Die Gründung der neuen Basisgewerkschaft ist ein Zeichen des Hegemonieverlusts der DGB-Gewerkschaften auch im Bildungsbereich. Der Arbeitsrechtler Rolf Geffken hat in einer 2015 erschienenen Broschüre mit dem Titel »Streikrecht, Tarifeinheit, Gewerkschaften« den Monopolanspruch des DGB kritisiert, der weder historisch noch politisch zu begründen sei. Geffken plädiert für eine Gewerkschaftseinheit in konkreten Arbeitskämpfen. Das kommt den Vorstellungen der Gründer von Unterbau sehr nahe.

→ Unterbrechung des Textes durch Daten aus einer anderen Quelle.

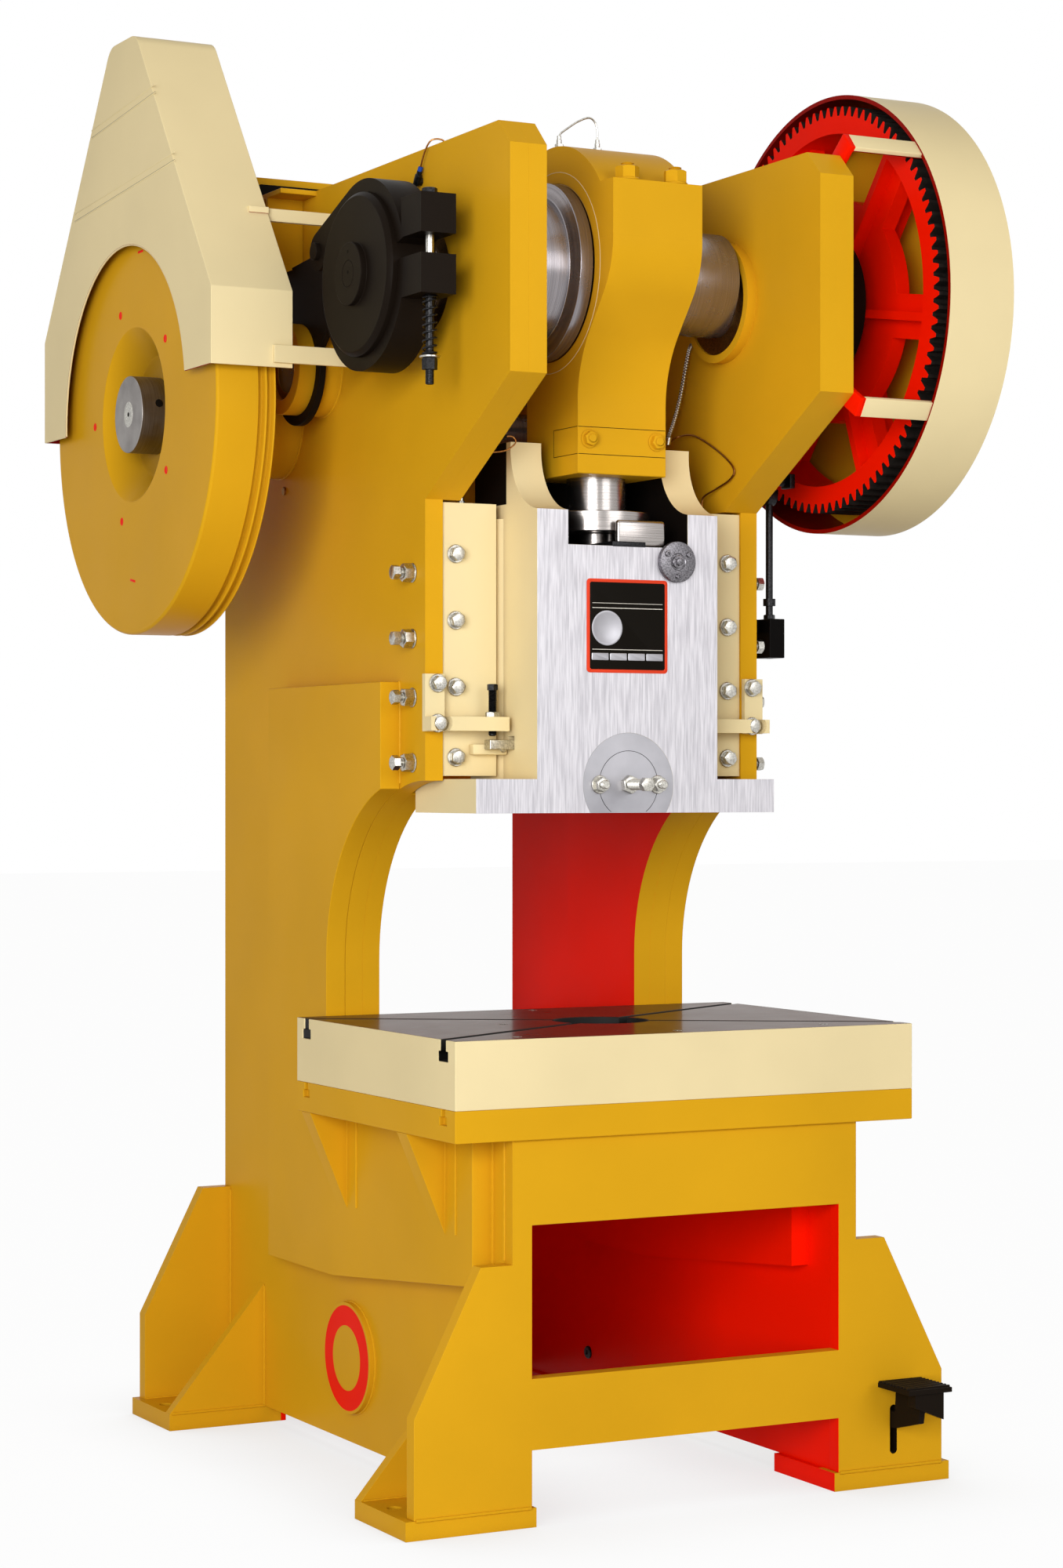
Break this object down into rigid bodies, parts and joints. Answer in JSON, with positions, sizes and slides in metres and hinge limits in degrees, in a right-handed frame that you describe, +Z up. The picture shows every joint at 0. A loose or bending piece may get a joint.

Diese könnten über Frankfurt hinaus Nachahmer finden. Denn längst sind die Hochschulen zu Wissenschaftsunternehmen geworden, deren Verantwortliche beim Outsourcing und bei Dumpinglöhnen Pionierarbeit leisten. Davon sind Wissenschaftler, Dozenten und studentische Hilfskräfte ebenso betroffen wie das Reinigungspersonal und Beschäftigte in der Mensa. In Berlin sind es derzeit die Beschäftigten des zur Freien Universität gehörenden Botanischen Gartens, die soziale Forderungen auf dem Campus wieder zu Gehör gebracht haben und von studentischen Gruppen unterstützt werden (Jungle World 52/2015).
Dem Konzept von Unterbau zufolge sollten unterschiedliche Statusgruppen in einer Gewerkschaft kämpfen und, wenn nötig, gemeinsam die Hochschule bestreiken. Doch die Bereitschaft von Studierenden, sich zu organisieren, ist bisher nicht besonders hoch. Zudem gehen sie an der Universität keiner Lohnarbeit nach, es sei denn als Hilfskraft, was ihren Status fundamental von dem der Beschäftigten unterscheidet. Der von der Gewerkschaft Nahrung Genuss Gaststätten zur basisdemokratischen IWW übergewechselte Gewerkschafter Harald Stubbe kritisiert linke Studierende in seinem politischen Umfeld, »die immer überlegt haben, wen sie organisieren« könnten. In dem Buch »Dabei geblieben. Aktivistinnen erzählen vom Älterwerden und Weiterkämpfen« schreibt er: »Nur nicht sich selbst wollten sie organisieren. Obwohl sie alle prekäre Jobs hatten und viel weniger Risiko eingingen als eine Küchenhilfe, die davon leben muss.« Auch Studierende, die sich an einer von GEW und Verdi unterstützten Initiative für die Durchsetzung eines neuen Tarifvertrags für studentische Hilfskräfte an Berliner Hochschulen beteiligen, kritisierten das geringe Engagement ihrer Kommilitonen. Unterbau kann nun den Beweis antreten, dass eine basisdemokratische Gewerkschaft die Organisierungsbereitschaft erhöht.